What Gallagher is referring to is Parsley Energy’s call for the state of Texas to issue an oil production cut, a step that has not been taken since the 1970s. The Railroad Commission, which oversees Texas’ oil and gas industry, discussed the proposal earlier this week and is expected to reach a decision by the end of the month.

Workers extracting oil from oil wells in the Permian Basin in Midland, Texas. (Photo by Benjamin Lowy/Getty Images)
Workers extracting oil from oil wells in the Permian Basin in Midland, Texas. (Photo by Benjamin Lowy/Getty Images)

The risk of rising unemployment was a major sticking point in the hearing.

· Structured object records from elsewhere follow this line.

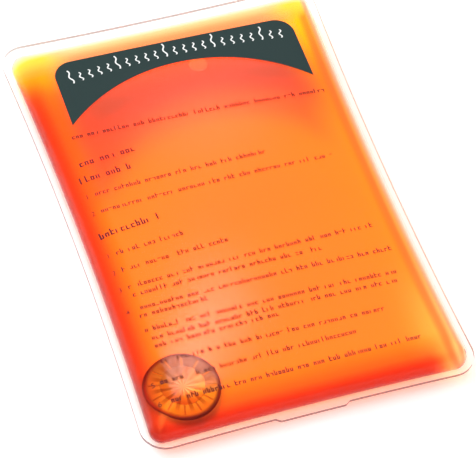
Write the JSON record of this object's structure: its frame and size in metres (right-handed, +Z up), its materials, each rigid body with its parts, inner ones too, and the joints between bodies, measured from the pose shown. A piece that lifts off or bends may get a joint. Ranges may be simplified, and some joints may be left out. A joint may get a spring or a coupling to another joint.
{
  "type": "reusable gel hand warmer",
  "caption": "Clear welded pouch filled with orange heat-pack liquid, with a loose slotted steel clicker disc and a dark arched header panel printed on the front.",
  "frame": {"origin": "under the middle of the pouch, on the flat of the back film that it lies on", "axes": "+X across the pouch, +Y along it towards the printed header end, +Z up through the front film"},
  "size_m": [0.0942, 0.14, 0.0141],
  "materials": {
    "film": "gloss",
    "gel": "gloss",
    "disc_steel": "satin",
    "header_ink": "satin"
  },
  "bodies": {
    "pouch": {"front_film": "film", "back_film": "film", "gel_fill": "gel", "header_print": "header_ink"},
    "disc_rim": {"clicker_disc_rim": "disc_steel"},
    "disc_dome": {"clicker_disc_dome": "disc_steel"}
  },
  "joints": [
    {"name": "disc_drift", "type": "slide", "parent": "pouch", "child": "disc_rim", "axis": [0, 1, 0], "range_m": [0, 0.1], "deforming": ["gel_fill"]},
    {"name": "disc_click", "type": "slide", "parent": "disc_rim", "child": "disc_dome", "axis": [0, 0, 1], "range_m": [0, 0.0009], "stiffness_N_per_m": 200, "deforming": ["gel_fill"]}
  ]
}
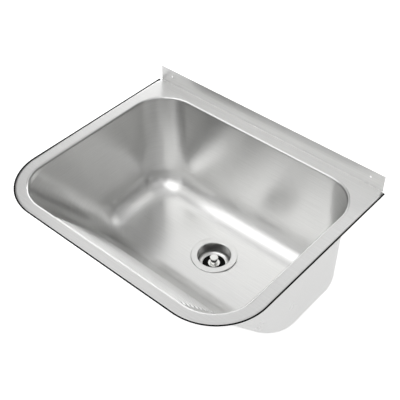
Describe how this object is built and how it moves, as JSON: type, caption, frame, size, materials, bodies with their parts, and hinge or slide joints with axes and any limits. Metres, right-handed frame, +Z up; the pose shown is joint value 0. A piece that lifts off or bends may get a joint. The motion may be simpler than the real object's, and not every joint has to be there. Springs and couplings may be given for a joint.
{
  "type": "mop service sink",
  "caption": "Wall-fixed stainless steel tub with a rear upstand, one deep bowl with a sloped ribbed front wall, a basket waste and a lift-out stopper.",
  "frame": {"origin": "midway between the two screw holes, on the back face of the upstand", "axes": "+X along the wall, +Y into the wall, +Z up"},
  "size_m": [0.6146, 0.5043, 0.444],
  "materials": {
    "sheet_steel": "fine satin brushed",
    "waste_steel": "bright turned",
    "knob_steel": "polished",
    "black_rubber": "matt",
    "damping_rubber": "matt",
    "white_plastic": "moulded",
    "fibre": "pressed fibre"
  },
  "bodies": {
    "tub": {"bowl": "sheet_steel", "deck": "sheet_steel", "rear_upstand": "sheet_steel", "edge_seal": "black_rubber", "sound_pads": "damping_rubber", "waste_body": "waste_steel", "top_gasket": "black_rubber", "under_gasket": "black_rubber", "friction_washer": "fibre", "lock_nut": "white_plastic", "strainer_plate": "waste_steel", "tailpiece_washer": "black_rubber", "tailpiece": "waste_steel", "coupling_nut": "white_plastic"},
    "stopper": {"stopper_disc": "black_rubber", "stopper_ring": "knob_steel", "stopper_knob": "knob_steel", "stopper_stem": "knob_steel", "stopper_washer": "knob_steel", "stopper_nut": "knob_steel"}
  },
  "joints": [
    {"name": "stopper_lift", "type": "slide", "parent": "tub", "child": "stopper", "axis": [0, 0, 1], "range_m": [0, 0.075]}
  ]
}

Parsley Energy argued that failing to enforce production caps could put jobs at risk, stressing the United States needs to protect its workers while sending a unified message to the world.

“There are 360,000 employees of the energy sector just in Texas alone,” Gallagher said. “We have over 3,000 operators in Texas. We need to communicate to the globe that we are pulling back our volumes.”

Balance sheets at risk

Depressed oil prices have forced many oil and gas producers to cut their dividends and capital spending as they look to protect their balance sheets in the face of escalating financial losses. Parsley Energy has cut its capital investment dramatically, “[by] over 66% on a forward looking basis,” in an effort to try to align supply with demand.

And Parsley Energy is far from alone. Oil giant Exxon (XOM) slashed $10 billion from its 2020 capital spending plan, while eleven other of the biggest oil and gas companies cut nearly $34 billion from their plans, according to data compiled by S&P Global Market Intelligence.

While it may seem to many that the situation can’t get much worse for the oil industry, Gallagher is quick to disagree. He warns of more pressure on balance sheets if production is not scaled back, saying that if storage facilities and pipelines reach their maximum capacities, prices could fall even more dramatically.

“We might see single digit oil prices by May,” he said. “That’s what we’re trying to avoid as an industry with this proration effort.”